When my family and I visited Odessa in 2012, it was still the city of my father’s memories. A decade later, instead of planning our reunion, we stay on the phone with Natasha, Zina and other friends and family from Ukraine who have safely relocated to Israel and the U.S. Nearly eight million Ukrainians fled to save their lives, and as a global community, we must welcome them into our cities with open arms so that their cultural heritage can live on while their land is under siege.
In the early days of the war, while Russian forces invaded and lay waste to Ukraine, I celebrated my grandmother’s 90th birthday party in an ornate, Armenian-owned banquet hall in Glendale, California. The chandeliers and gilded armchairs served as a perfect backdrop for performances orchestrated by a short, mustachioed MC from Moscow. In the days leading up to the party, my father told me that he hadn’t been sleeping; “I keep imagining what I would do if I were Zelensky and had the fate of an entire country on my shoulders,” he sighed.
Like Zelensky, he realized the show must go on.

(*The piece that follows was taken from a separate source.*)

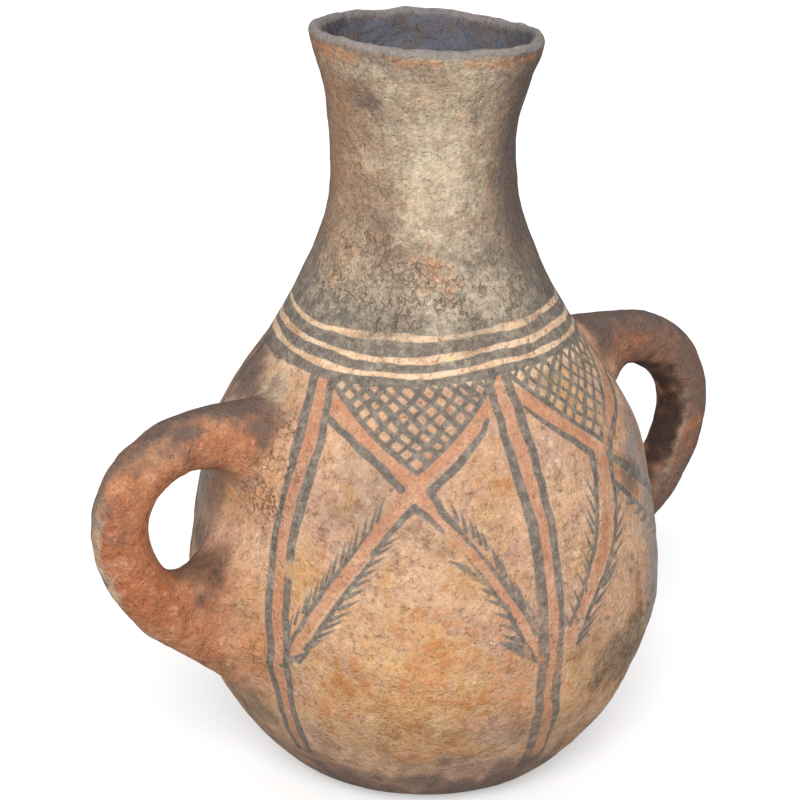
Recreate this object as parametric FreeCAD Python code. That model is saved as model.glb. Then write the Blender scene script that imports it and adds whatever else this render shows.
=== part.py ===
"""A hand-built terracotta jar with two loop handles, as the separate pieces of clay it is made of.

The jar stands on Z = 0 with its axis on Z. The handles lie along X, the painted front faces -Y.
A slab makes the base, wide coils lapped one on another make the wall, a last coil makes the lip,
and each handle is a rolled bar whose two ends are pegged through the wall and luted with clay.
"""

import FreeCAD, Part
import os

# Heights and widths over the outside of the jar, in millimetres
JAR_HEIGHT = 402.0
BASE_DIAMETER = 114.0
BELLY_DIAMETER = 253.0
BELLY_HEIGHT = 108.0
WAIST_DIAMETER = 94.6
WAIST_HEIGHT = 332.0
MOUTH_DIAMETER = 119.5

# Thickness of the clay
FLOOR_THICKNESS = 12.0
FOOT_WALL = 11.0
BELLY_WALL = 8.5
WAIST_WALL = 7.5
LIP_THICKNESS = 6.5

# Each coil laps the one below on a slope, which rises this much from the outside to the inside
JOINT_LAP = 8.0

# Loop handles: how far the bar's centre line stands out past the widest part of the belly
LEFT_STANDOFF = 55.9
RIGHT_STANDOFF = 57.5

# Thickness of each bar seen from the front at its upper root, its bend and its lower root
LEFT_BAR_UPPER = 31.0
LEFT_BAR_BEND = 29.0
LEFT_BAR_LOWER = 37.0
RIGHT_BAR_UPPER = 32.5
RIGHT_BAR_BEND = 31.0
RIGHT_BAR_LOWER = 37.0
LEFT_BAR_WIDTH = 29.0
RIGHT_BAR_WIDTH = 26.0

# The end of each bar narrows to a peg that fills a hole through the wall
PEG_DIAMETER = 15.0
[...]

Donning a striped Soviet Navy undershirt, he belted out a ballad about a sailor named Konstantin and his one and only love: the seaport city of Odessa. The energy, humor and dance moves of my father’s performance put any high school musical to shame. I sat in awe of his optimism as I continued to receive alerts on my phone about Russia’s indefensible invasion of Ukraine. I felt grief for a land that, despite bringing me closer to my family, never felt securely ours to claim.